今日、介護保険制度の活用等により介護の社会化が進む一方で、家庭内での介護やケア等を担っていく力は少しずつ低下していると言えるかもしれません。祖父母等の高年齢化や経済的に不安定な家庭の増加、核家族化や一人親世帯の増加、親族や隣近所との繋がりの希薄化等、ここ数十年で急激に変化してきた家族や社会のあり方がヤングケアラーを孤立に導き、その苦悩の度合いを高めているのかもしれません。親自体がケアの対象者で仕事が十分にできないなどの場合、子どもの貧困問題とも密接に関わってくることもしばしばです。また、大家族や親戚、地域の人々が密に繋がり、支え合っていた昭和の時代と同じように考えることはできません。

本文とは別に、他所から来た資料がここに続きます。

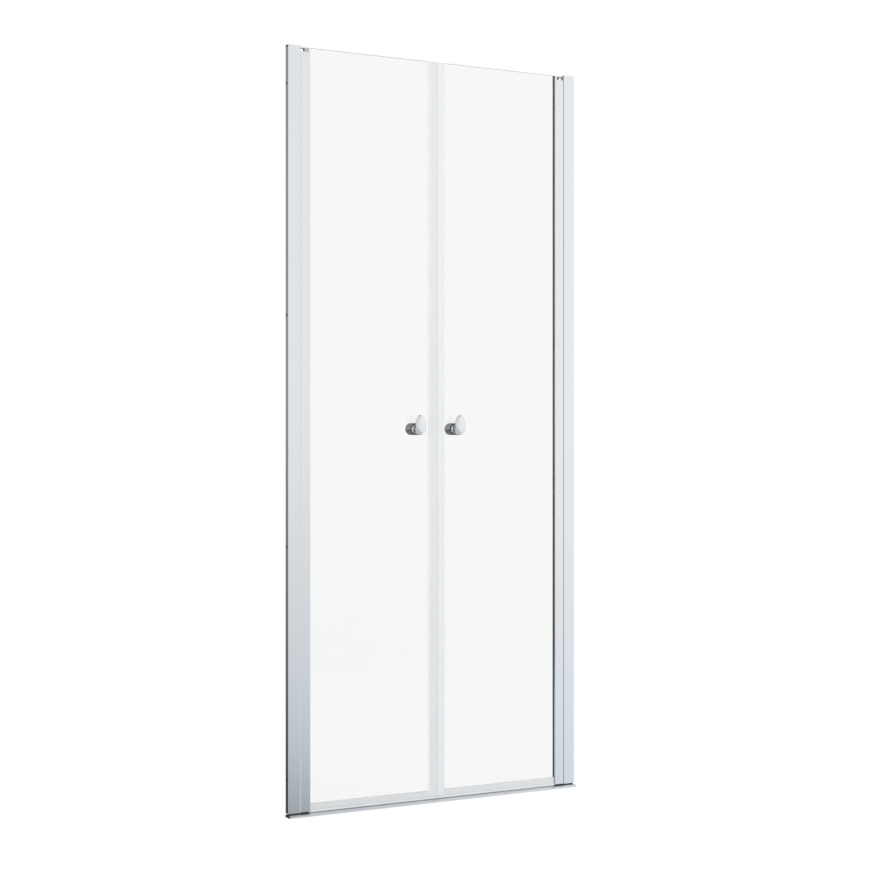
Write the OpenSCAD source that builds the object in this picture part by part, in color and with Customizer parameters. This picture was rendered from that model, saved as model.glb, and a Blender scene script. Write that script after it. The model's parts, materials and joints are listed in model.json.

6.「子どもの人権」とヤングケアラーに対する取り組み
今日、国会や地方議会でもヤングケアラー支援の必要性が取り上げられ、様々な取り組みが行われるようになってきました。
2020年3月には、埼玉県で全国初の「ケアラー支援条例」が成立しました。大阪府では、希望する学校にスクールカウンセラーを派遣し、ヤングケアラーの相談にのるという取り組みも始まっています。
鳥取県でも、介護支援専門員や学校関係者、児童相談所などからなるヤングケアラー対策会議が開かれています。また、ヤングケアラーやその家族の方などに向けた相談窓口も新たに設置されました(鳥取県福祉相談センター、倉吉児童相談所、米子児童相談所)。これらの電話相談窓口のほかに、民間企業と連携して土日も対応するLINE(ライン)相談窓口も設けられています。そこには、次のような内容のLINE(ライン)チャットが送られてきているようです。
〇「障がいのあるきょうだいや認知症の祖父母の介護を母がしている。自分は家事をしていて、
進学はあきらめるしかない」
〇「母の排泄の世話をしている」
〇「祖母の介護疲れで体調を崩し、自宅で過ごしている」
(日本海新聞 令和4年1月31日 参照)
相談窓口の利便性向上のほか、生活困窮者自立支援事業の活用など、親や家族全体の支援等も含めた重層的な取り組みも必要でしょう。
令和4年2月「鳥取県人権施策基本方針」の第4次改定版が発行されましたが、そこには、子どもの人権に関して取り組むべき個別の課題として、新たに「ヤングケアラー」に係わる事柄が明記されています。「ヤングケアラーの実態把握をする。」「子どもに関わる関係者や周囲の方の理解を推進する。」「当事者である子どもやその家族が相談しやすい体制を整える。」「適切な支援につなげる。」などです。
また、地域の人々や友だちによるヤングケアラーやその家族に対する根強い偏見等は、地域や学校での人権学習に取り組むことで解消していかなければなりません。
ヤングケアラーに対する様々な支援の取りみは、まだ始まったばかりです。